Beberapa kalimat yang terus saya dengar ketika video review ini muncul, yaitu "moment of truth", "perfect match", "coverage nya insane", "oh my god bagus banget", "finishnya matte loh", "nggak dempul" dan masih banyak lagi. Akhirnya saya mulai merasa penasaran dan mencari tahu tentang produk ini karena FOMO mulai menggerogoti diri saya. Belum lagi produk-produk yang dijual di TikTok biasanya lebih banyak menawarkan promo sehingga hal tersebut semakin mendorong saya untuk membeli produk Skintific.Â
Akhirnya saya membeli produk tersebut dan hasilnya sesuai dengan apa yang saya inginkan. Kemudian, ada beberapa produk lain juga yang membuat saya FOMO karena sempat viral, yaitu Bitterswit by Najla atau semacam dessert box, Scarlett, Jiera, Barenbliss, Facetology, Harlette, Croffle, Cromboloni, Samyang Stew, Brownies Crispy dan masih banyak lagi.
Dari pengalaman saya tersebut, terdapat beberapa dampak yang didapatkan dari perilaku FOMO baik secara positif maupun negatif. Dampak positif dari perilaku FOMO, yaitu dapat memberikan rasa senang dengan kepuasan emosional yang tercapai, dapat membantu seseorang menemukan produk yang sesuai ekspetasi, karena FOMO konsumen akhirnya membeli barang trendi dan terkadang terdapat barang yang ternyata sangat cocok untuk konsumen, serta FOMO juga mendorong seseorang agar dapat memanfaatkan kesempatan yang ada dengan tersedianya promo terbatas yang di tawarkan.
Adapun dampak negatif dari perilaku FOMO, yaitu memiliki kebiasaan konsumtif atau boros, selalu merasa cemas karena merasa tertinggal apabila tidak mengikuti tren yang dapat mengganggu kesehatan mental, serta penyesalan setelah membeli produk viral karena tertipu oleh promosi influencer yang berlebihan.
Dari dampak yang saya paparkan, saya menerapkan beberapa solusi agar FOMO tidak memengaruhi saya apabila saya sedang scrolling aplikasi TikTok ataupun melihat-lihat produk di TikTok Shop.
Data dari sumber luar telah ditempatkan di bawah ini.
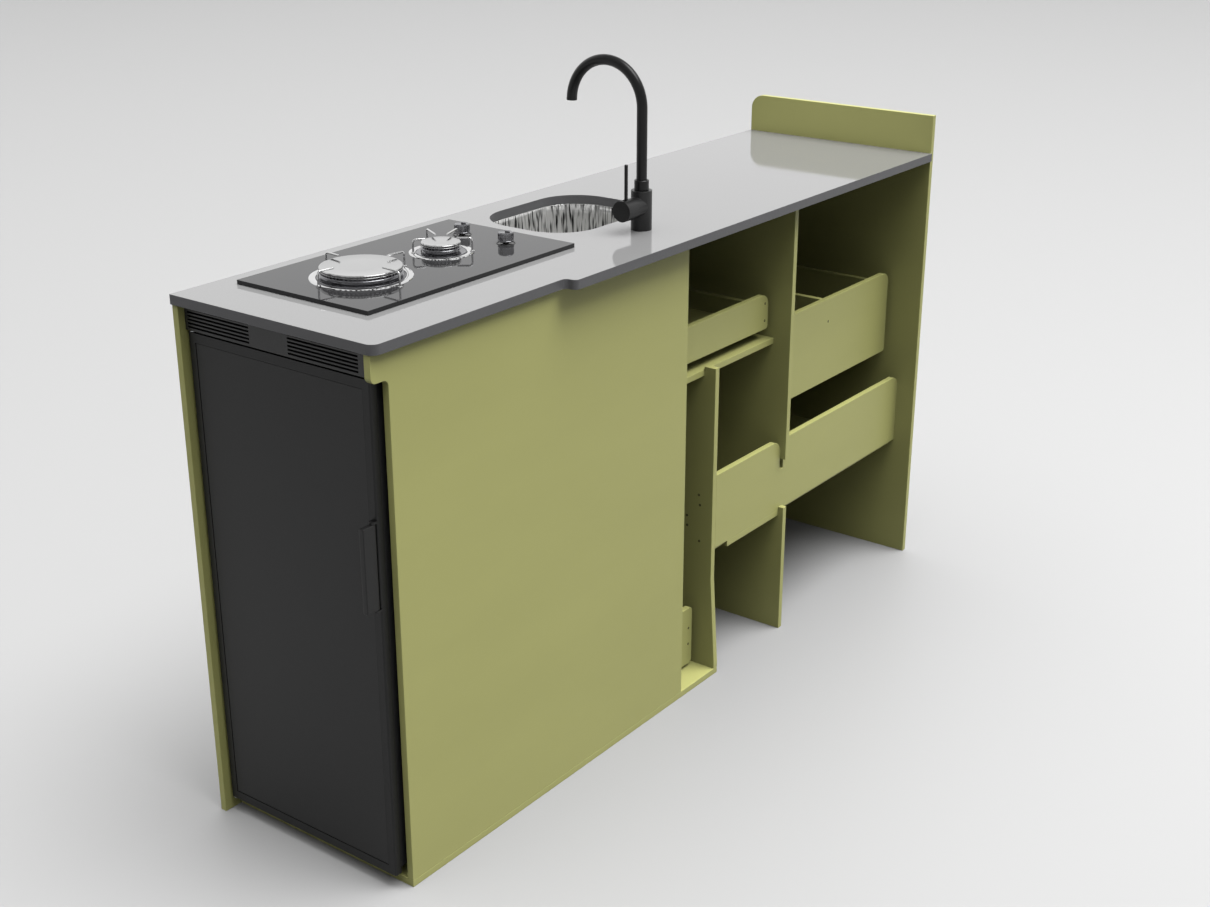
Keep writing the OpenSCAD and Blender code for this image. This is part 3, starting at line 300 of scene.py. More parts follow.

# %% [markdown]
# ## Metals, glass, plastics and rubber
# The rest share one recipe, with typical values for what each really is. Graphite powder coat on the
# fridge has a fine pebble. The tap's black coat is smoother. Chrome and mirror steel are metals with
# almost no roughness, and brushed steel has its grain drawn out along one axis. The sink's walls show
# the streaks that drawn steel mirrors, and a function paints them into its colour as a painted
# reflection. Mouldings are glossy white or satin black, and the gasket is dull rubber.

# %% Other finishes
def painted_reflection_streaks(tree):
    """Painted reflection: dark upright streaks on steep faces, for what a drawn wall mirrors and its level
    bottom does not.
    """
    painted_reflection = ramp(tree, noise(tree, 4, 1.0, (1, 1, 0.1)).outputs["Fac"], 0.48, 0.64)
    normal = add(tree, "ShaderNodeNewGeometry").outputs["True Normal"]
    level = calculate(tree, "ABSOLUTE", add(tree, "ShaderNodeSeparateXYZ", {0: normal}).outputs["Z"])
    return calculate(tree, "MULTIPLY", painted_reflection, ramp(tree, level, 0.7, 0.3))


graphite_coat = finish("graphite_powder_coat_on_steel", "#1C1C1C", 0.46, tone=(300, 0.03), grain=(1.6, 0.03),
                       **{"Specular IOR Level": 0.35})
handle_coat = finish("graphite_moulded_abs", "#3A3A3B", 0.38, tone=(90, 0.03), grain=(1.4, 0.02), IOR=1.53)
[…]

Solusi yang saya terapkan dengan membatasi waktu bermain TikTok sehari 3 jam, menulis reminder list terkait barang yang dibutuhkan, menetukan anggaran khusus saat belanja online per-bulannya berapa agar tidak boros, mencari ulasan produk dari konsumen lain tidak hanya dari influencer agar yakin bahwa produk tersebut akan sesuai dengan ekspetasi saya. Dengan solusi tersebut dampak negatif FOMO dapat saya atasi dengan baik.
FOMO mendorong seseorang untuk tetap trendi dan tidak ketinggalan zaman, tetapi dampak yang diberikan juga signifikan. Maka dari itu, dampak negatif yang ditimbulkan dari FOMO harus diatasi dengan baik. Dengan demikian, para konsumen termasuk saya dapat tetap membeli produk di TikTok Shop dengan aman tanpa harus khawatir akan dampak negatif yang ditimbulkan oleh FOMO.